Generally, alerts are layered on top of monitoring such that certain conditions trigger appropriate alerts to notify team members of urgent problems. Some scenarios that may require alerts include:

  • One of your application's services is not responding after 1 minute of downtime.
  • Your application is returning unsuccessful HTTP responses to more than 1% of requests.
  • Your application's average response time for key endpoints exceeds 2000 ms.

Alerts in cloud-native apps

You can craft queries against the monitoring tools to look for known failure conditions. For instance, queries could search through the incoming logs for indications of HTTP status code 500, which indicates a problem on a web server. As soon as one of these is detected, then an e-mail or an SMS could be sent to the owner of the originating service who can begin to investigate.

Typically, though, a single 500 error isn't enough to determine that a problem has occurred. It could mean that a user mistyped their password or entered some malformed data. The alert queries can be crafted to only fire when a larger than average number of 500 errors are detected.

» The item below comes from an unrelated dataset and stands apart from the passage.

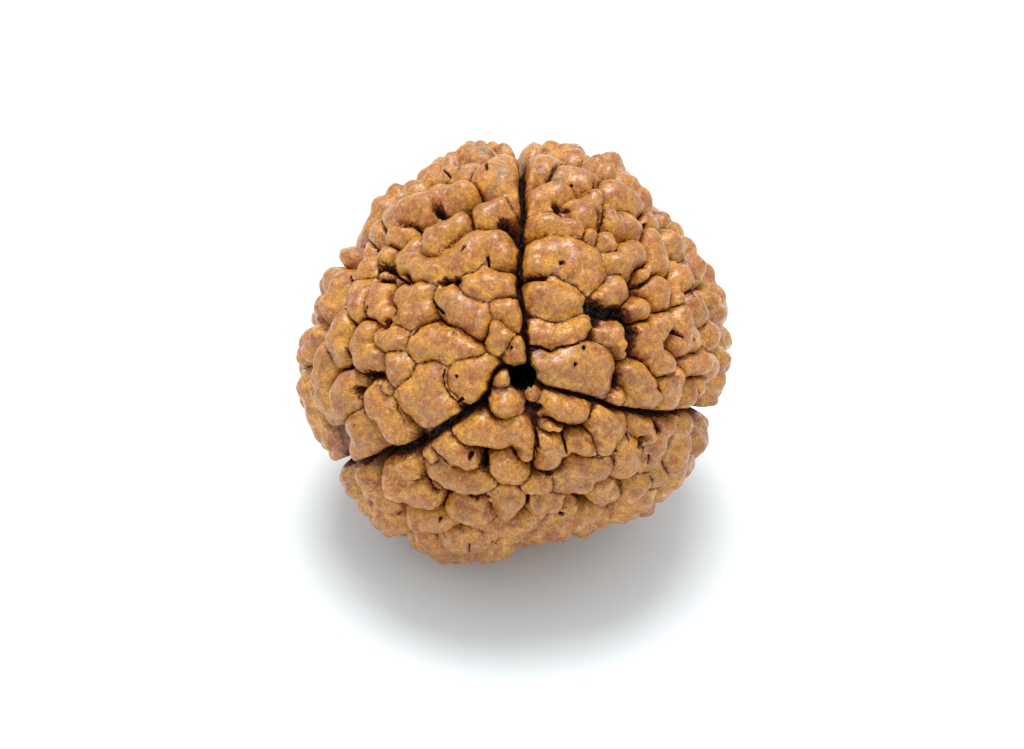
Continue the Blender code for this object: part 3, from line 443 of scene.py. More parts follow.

One of the most damaging patterns in alerting is to fire too many alerts for humans to investigate. Service owners will rapidly become desensitized to errors that they've previously investigated and found to be benign. Then, when true errors occur, they'll be lost in the noise of hundreds of false positives. The parable of the Boy Who Cried Wolf is frequently told to children to warn them of this very danger. It's important to ensure that the alerts that do fire are indicative of a real problem.